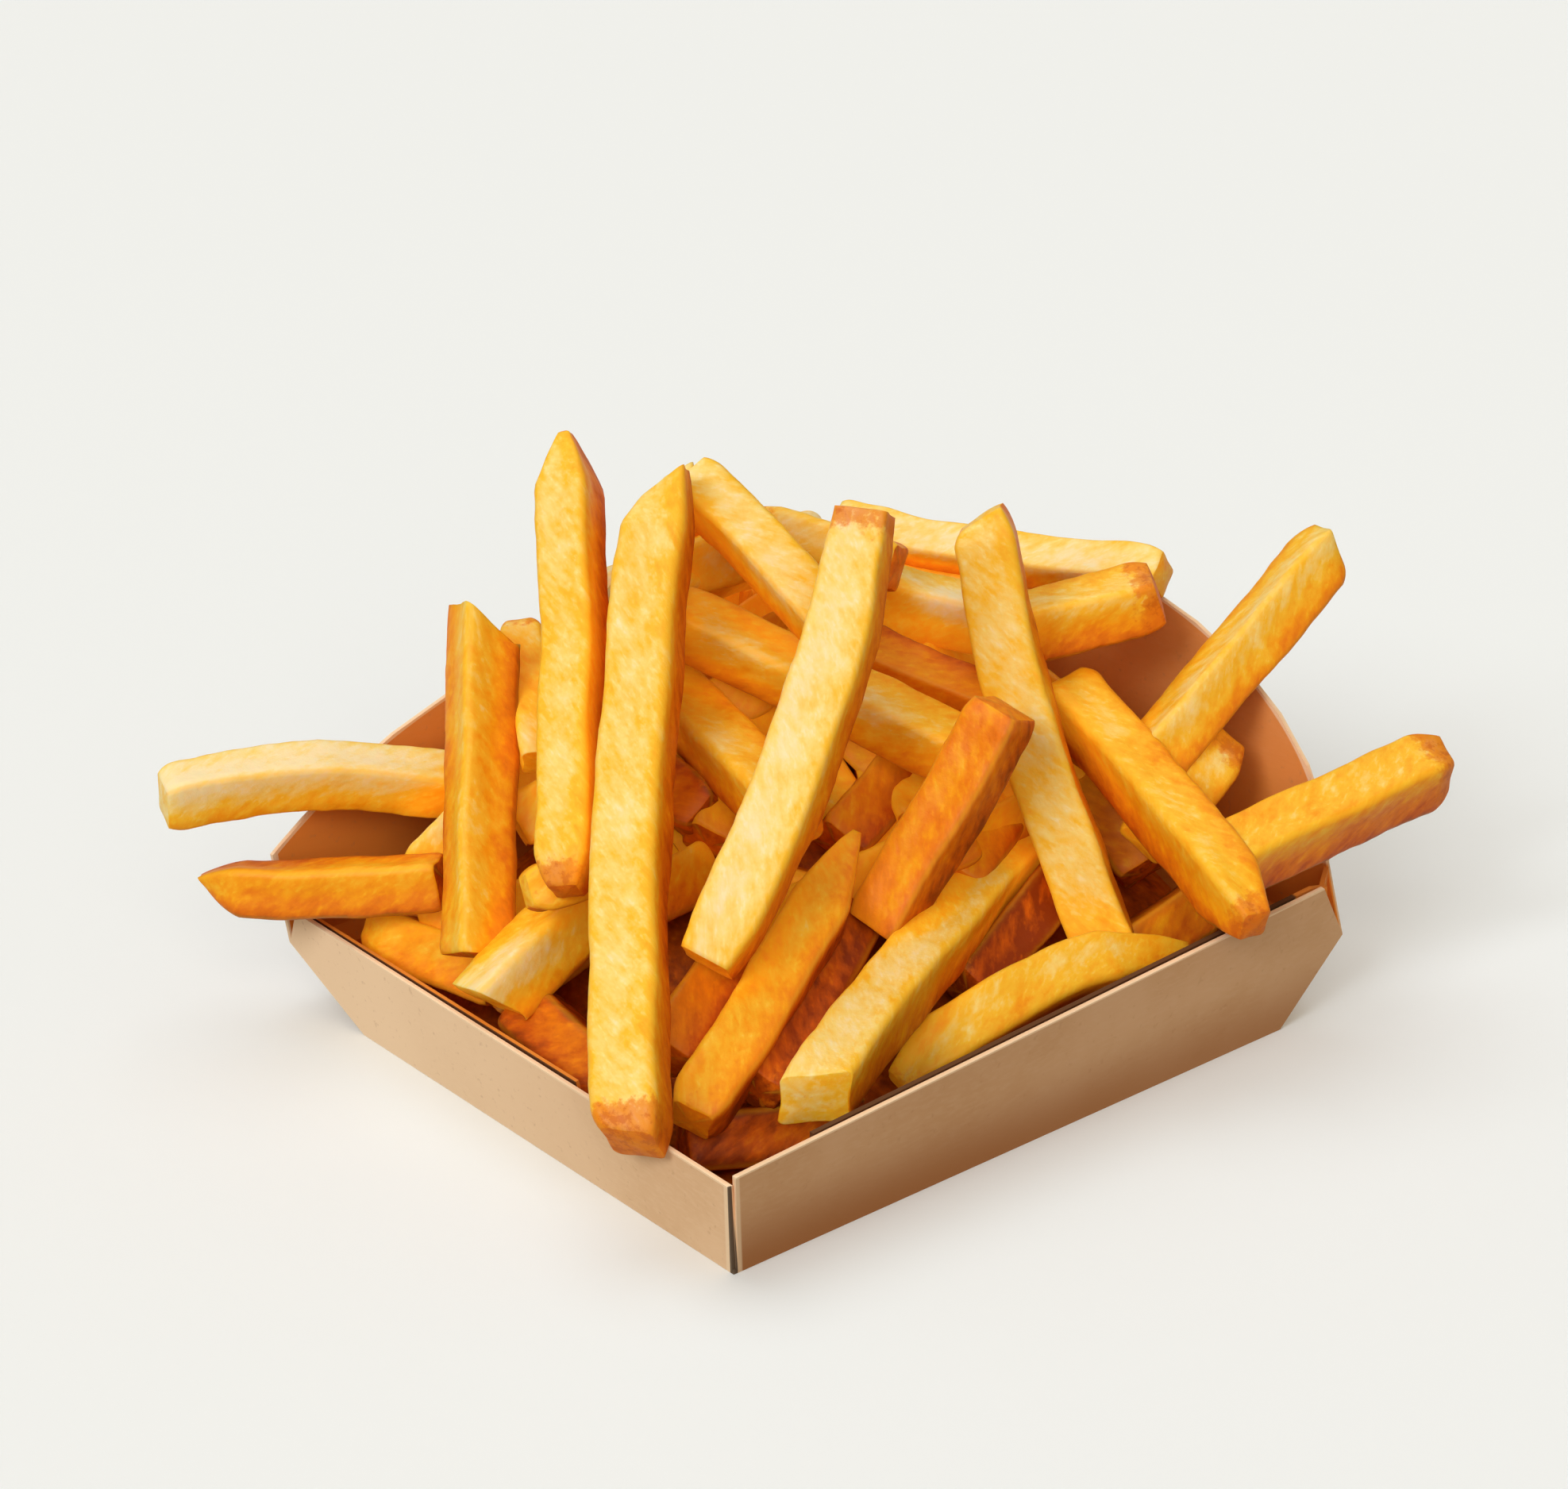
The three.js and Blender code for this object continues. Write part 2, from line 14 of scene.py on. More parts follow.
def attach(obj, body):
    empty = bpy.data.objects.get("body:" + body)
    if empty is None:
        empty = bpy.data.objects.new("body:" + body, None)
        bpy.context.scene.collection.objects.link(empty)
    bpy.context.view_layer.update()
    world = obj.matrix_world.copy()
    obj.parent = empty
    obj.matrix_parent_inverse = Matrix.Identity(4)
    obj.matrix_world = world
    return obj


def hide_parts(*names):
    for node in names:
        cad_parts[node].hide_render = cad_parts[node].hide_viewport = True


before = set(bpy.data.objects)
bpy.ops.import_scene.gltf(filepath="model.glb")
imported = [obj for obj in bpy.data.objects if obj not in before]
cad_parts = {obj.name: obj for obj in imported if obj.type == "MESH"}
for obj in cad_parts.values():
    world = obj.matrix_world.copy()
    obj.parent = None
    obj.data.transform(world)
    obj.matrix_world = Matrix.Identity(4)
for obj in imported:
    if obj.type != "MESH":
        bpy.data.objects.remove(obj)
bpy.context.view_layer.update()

MM = 0.001  # the tables below are in millimetres, and Blender works in metres


# %% [markdown]
# ## Meshes from arrays
#
# Every piece here is a surface worked out as whole arrays: numpy computes all points of a shape at
# once, and `foreach_set` hands them to the mesh in one call. That is far quicker than adding points
# one at a time, and it keeps the shape's formula in one place. Each point can also carry marks, such
# as how golden the potato is there, which the material reads later by name.

# %% Put a mesh together from arrays
def put_mesh(name, points, quads, triangles=None, marks=None):
    """Makes a mesh object from points in mm, rows of 4 and of 3 point numbers, and named marks."""
    triangles = np.zeros((0, 3), int) if triangles is None else triangles
    mesh = bpy.data.meshes.new(name)
    mesh.vertices.add(len(points))
    mesh.vertices.foreach_set("co", (points * MM).astype(np.float32).ravel())
    corners = np.concatenate([quads.ravel(), triangles.ravel()]).astype(np.int32)
    starts = np.concatenate([4 * np.arange(len(quads)), quads.size + 3 * np.arange(len(triangles))])
    mesh.loops.add(len(corners))
    mesh.loops.foreach_set("vertex_index", corners)
    mesh.polygons.add(len(starts))
    mesh.polygons.foreach_set("loop_start", starts.astype(np.int32))
    mesh.update(calc_edges=True)
    mesh.polygons.foreach_set("use_smooth", np.ones(len(starts), bool))
    for mark, values in (marks or {}).items():
        kind, field = ("FLOAT_VECTOR", "vector") if values.ndim == 2 else ("FLOAT", "value")
        layer = mesh.attributes.new(mark, kind, "POINT")
        layer.data.foreach_set(field, values.astype(np.float32).ravel())
    piece = bpy.data.objects.new(name, mesh)
    bpy.context.scene.collection.objects.link(piece)
    print(name, len(points), "points", 2 * len(quads) + len(triangles), "triangles")
    return piece


def tube_faces(rings, around):
    """Quads between the rings of a closed tube, and fans to one pole point at each of its ends.

    The points are numbered ring by ring, and the two poles come last.
    """
    ring, place = np.meshgrid(np.arange(rings - 1), np.arange(around), indexing="ij")
    here = ring * around + place
    beside = ring * around + (place + 1) % around
    quads = np.stack([here, beside, beside + around, here + around], axis=-1).reshape(-1, 4)
    k = np.arange(around)
    after = (k + 1) % around
    foot_pole, tip_pole = rings * around, rings * around + 1
    last = (rings - 1) * around
    foot_fan = np.stack([np.full(around, foot_pole), after, k], axis=-1)
    tip_fan = np.stack([np.full(around, tip_pole), last + k, last + after], axis=-1)
    return quads, np.concatenate([foot_fan, tip_fan])


print("a tube with 3 rings of 4 points has quads and triangles:", [len(made) for made in tube_faces(3, 4)])

# %% [markdown]
# ## The camera
#
# The tray stands with its front corner towards the viewer, and the camera looks down on it a little.
# A long lens keeps the fries' sides nearly parallel. The camera is turned by three directions: its
# back, its right and its up, which a matrix takes as columns.

# %% Place the camera
def point_camera(place_mm, azimuth, elevation, lens_mm):
    """A camera at a place, looking along the direction given by azimuth and elevation in degrees."""
    turn, tilt = np.radians(azimuth), np.radians(elevation)
    back = Vector((np.sin(turn) * np.cos(tilt), -np.cos(turn) * np.cos(tilt), np.sin(tilt)))
    right = Vector((0, 0, 1)).cross(back).normalized()
    up = back.cross(right)
    lens = bpy.data.cameras.new("camera")
    lens.lens = lens_mm
    camera = bpy.data.objects.new("camera", lens)
    place = Matrix((right, up, back)).transposed().to_4x4()
    place.translation = Vector(place_mm) * MM
    camera.matrix_world = place
    bpy.context.scene.collection.objects.link(camera)
    bpy.context.scene.camera = camera
    return camera


camera = point_camera((-336.65, -390.83, 282.90), azimuth=-40.098, elevation=24.544, lens_mm=90)
print("camera at", list(camera.matrix_world.translation))

# %% [markdown]
# ## Where the fries lie
#
# Each fry is a stick from its foot to its tip, bowed a little, with its own width, depth and roll.
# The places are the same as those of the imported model, so each stick grows out of the solid that
# stands for it in the physics. The last two groups of a row shape its ends: how long the end tapers,
# how small its end face is, and how far that face slants.

# %% The fries that show
FACE = np.array([-0.586, -0.696, 0.415])  # the broad faces turn this way, out over the front corner

PLAIN = (2, 0.8, 0)  # an end with a short taper, cut square
STRAIGHT = (0, 0, 0)  # no bow

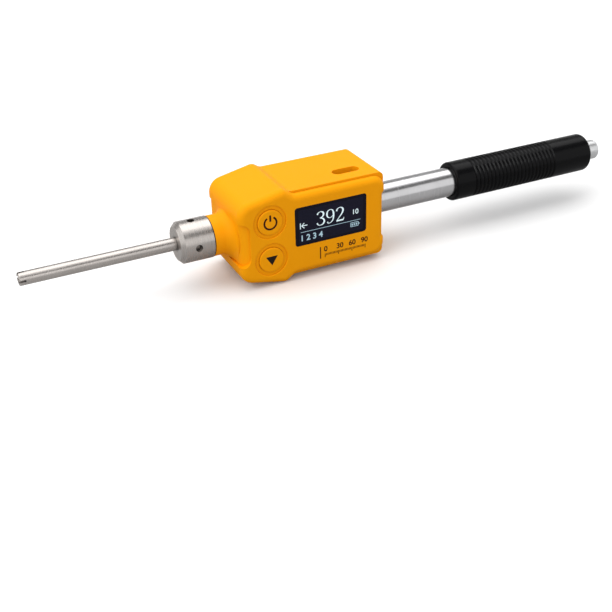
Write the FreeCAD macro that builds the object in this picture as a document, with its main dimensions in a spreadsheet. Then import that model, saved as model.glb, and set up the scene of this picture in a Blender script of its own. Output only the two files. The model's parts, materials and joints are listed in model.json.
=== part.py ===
import FreeCAD, Part
import math
import os
import Sketcher

# Rebound hardness tester with a long slim probe tube.
# The tester's axis is X, from the probe tip at x = 0 to the release button. The display faces -Y
# and Z is up. Sizes are in millimetres. The impact body is shown loaded, held by the catch chuck.

DIMENSIONS = {
    # Probe tube and collar
    "nose_length": 50.0,
    "nose_od": 4.3,
    "nose_bore": 3.1,
    "nose_seat": 0.3,
    "nose_flange": 1.6,
    "tip_slot_width": 0.7,
    "tip_slot_depth": 2.1,
    "tip_chamfer": 0.3,
    "collar_length": 11.0,
    "collar_shoulder": 1.5,
    "collar_wall": 2.8,
    "collar_chamfer": 1.3,
    "spigot_length": 9.2,
    "spigot_wall": 1.7,
    "key_hole": 2.4,
    "key_hole_depth": 1.8,
    "key_hole_setback": 5.6,
    "seal_thickness": 0.4,
    "seal_step": 0.35,
    # Guide tube, coil and barrel
    "guide_bore": 5.6,
    "guide_wall": 0.9,
    "guide_length": 85.4,
    "coil_length": 10.0,
    "coil_flange": 0.9,
    "coil_wall": 0.6,
    "coil_depth": 1.1,
    "barrel_space": 0.8,
    "barrel_wall": 0.675,
    "barrel_overlap": 15.7,
    "holder_setback": 23.2,
    "holder_wall": 4.0,
    "holder_depth": 8.0,
    "holder_rim": 1.125,
    "rib_thickness": 2.5,
    "rib_width": 10.0,
    "tube_seal": 2.0,
    "tube_seal_rim": 1.325,
    "seat_thickness": 1.6,
    # Impact body and catch
    "stroke": 30.0,
    "impact_stop": 1.6,
    "ball_od": 2.78,
    "ball_seat": 0.75,
    "needle_od": 2.4,
    "impact_length": 22.0,
    "magnet_od": 4.2,
    "magnet_length": 4.0,
    "magnet_setback": 3.0,
    "tail_od": 2.0,
    "tail_length": 2.2,
    "knob_od": 3.4,
    "knob_length": 1.8,
    "chuck_gap": 0.4,
    "chuck_lip": 1.4,
    "chuck_lip_bore": 2.5,
    "chuck_chamber": 3.4,
    "chuck_chamber_bore": 4.0,
    "chuck_tail": 2.8,
    "chuck_spigot": 2.0,
    "jaw_slit": 0.5,
    "chuck_tube_wall": 0.7,
    "rod_od": 1.6,
    "rod_guide": 2.0,
    "impact_spring": 34.0,
    "impact_wire": 0.45,
    # Grip
    "grip_gap": 33.0,
    "grip_length": 51.8,
    "grip_wall": 1.625,
    "grip_front_round": 0.9,
    "groove_start": 8.0,
    "groove_span": 33.8,
    "groove_count": 22,
    "groove_depth": 0.45,
    "groove_width": 0.95,
    "bush_setback": 5.1,
    "bush_thickness": 3.6,
    "cap_length": 7.1,
    "cap_spigot": 1.5,
    "cap_wall": 0.675,
    "cap_lip": 2.0,
    "cap_round": 1.2,
    "loading_wire": 0.8,
    # Release button
    "button_reach": 6.15,
    "button_od": 7.16,
    "button_wall": 0.98,
    "button_flange": 2.2,
    "button_floor": 4.85,
    "button_round": 0.7,
    "release_travel": 2.0,
    "button_wire": 0.45,
    # Housing outline
    "neck_length": 5.5,
    "neck_wall": 1.3,
    "neck_flare": 3.4,
    "house_height": 28.1,
    "wall": 2.0,
    "roof": 2.6,
    "head_corner": 13.3,
    "head_crest": 15.8,
    "head_crest_height": 16.55,
    "head_foot": 19.45,
    "head_corner_radius": 5.0,
    "crest_radius": 2.6,
    "foot_radius": 3.2,
    "end_radius": 4.2,
    "front_rim_radius": 2.2,
    "back_rim_radius": 1.2,
    "ledge_setback": 2.2,
    "plate_rise": 0.77,
    "plate_end_radius": 1.8,
    "end_relief": 0.7,
    "end_relief_half": 7.4,
    "end_relief_slope": 1.1,
    "scoop_depth": 0.8,
    "scoop_height": 15.4,
    "scoop_front": 3.5,
    "scoop_front_depth": 0.5,
    "scoop_round": 4.5,
    "scoop_corner": 3.0,
    "scoop_step_in": 1.1,
    "scoop_step_deep": 2.0,
    # Rear half of the housing
    "part_gap": 1.2,
    "cover_thickness": 1.6,
    "cover_lip": 0.8,
    "cover_lip_wall": 1.0,
    "cover_gap": 0.1,
    "cover_boss_od": 3.0,
    "cover_boss_left": 8.8,
    "cover_boss_right": 6.7,
    "cover_boss_rise": 9.7,
    "cover_boss_length": 4.2,
    "cover_screw_od": 1.4,
    "cover_screw_head": 2.8,
    "cover_screw_bite": 3.4,
    # Display
    "window_start": 19.1,
    "window_width": 26.0,
    "window_end": 7.4,
    "window_height": 13.7,
    "window_rise": 2.68,
    "window_corner": 1.0,
    "lens_thickness": 1.15,
    "lens_recess": 0.08,
    "lens_margin": 1.1,
    "oled_thickness": 1.4,
    "panel_margin": 0.35,
    "panel_top": 0.85,
    "panel_bottom": 4.45,
    "frame_border": 1.6,
    "frame_depth": 1.1,
    # Circuit boards
    "board_start": 6.2,
    "board_margin": 2.0,
    "board_gap": 1.3,
    "board_end_gap": 0.8,
    "board_thickness": 1.0,
    "post_od": 2.8,
    "post_gap": 0.35,
    "post_rise": 8.6,
    "post_depth": 2.3,
    "board_screw_od": 1.4,
    "board_screw_head": 2.6,
    "board_screw_length": 3.4,
    "switch_width": 3.0,
    "switch_height": 1.1,
    "plunger_od": 1.8,
    # Buttons
    "key_place": 10.55,
    "key_rise": 6.6,
    "key_od": 8.6,
    "key_gap": 0.1,
    "key_proud": 0.15,
    "key_rim": 0.7,
    "key_flange": 0.5,
    "key_crown": 0.4,
    "key_travel": 0.5,
    "dish_rim": 1.3,
    "dish_depth": 0.45,
    "dish_round": 0.4,
    # Charging socket and battery
    "slot_inset": 10.5,
    "slot_gap": 0.4,
    "socket_rise": 3.2,
    "socket_width": 8.94,
    "socket_height": 3.2,
    "socket_length": 6.3,
    "socket_wall": 0.35,
    "socket_floor": 1.0,
    "tongue_width": 6.7,
    "tongue_thickness": 0.7,
    "tongue_length": 4.4,
    "usb_board_margin": 0.23,
    "usb_board_depth": 5.0,
    "battery_start": 14.5,
    "battery_length": 29.0,
    "battery_height": 17.0,
    "battery_thickness": 4.4,
    "battery_gap": 0.8,
    # Clearances
    "running_gap": 0.1,
    "fixed_gap": 0.03,
    "seat_gap": 0.2,
    "spring_gap": 0.3,
}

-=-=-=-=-

Transcribe the lines beginning at the one that contains "in imported if" and ending at the one that contains "# as how golden", with nothing added or left out.

**Expected answer:**
cad_parts = {obj.name: obj for obj in imported if obj.type == "MESH"}
for obj in cad_parts.values():
    world = obj.matrix_world.copy()
    obj.parent = None
    obj.data.transform(world)
    obj.matrix_world = Matrix.Identity(4)
for obj in imported:
    if obj.type != "MESH":
        bpy.data.objects.remove(obj)
bpy.context.view_layer.update()

MM = 0.001  # the tables below are in millimetres, and Blender works in metres


# %% [markdown]
# ## Meshes from arrays
#
# Every piece here is a surface worked out as whole arrays: numpy computes all points of a shape at
# once, and `foreach_set` hands them to the mesh in one call. That is far quicker than adding points
# one at a time, and it keeps the shape's formula in one place. Each point can also carry marks, such
# as how golden the potato is there, which the material reads later by name.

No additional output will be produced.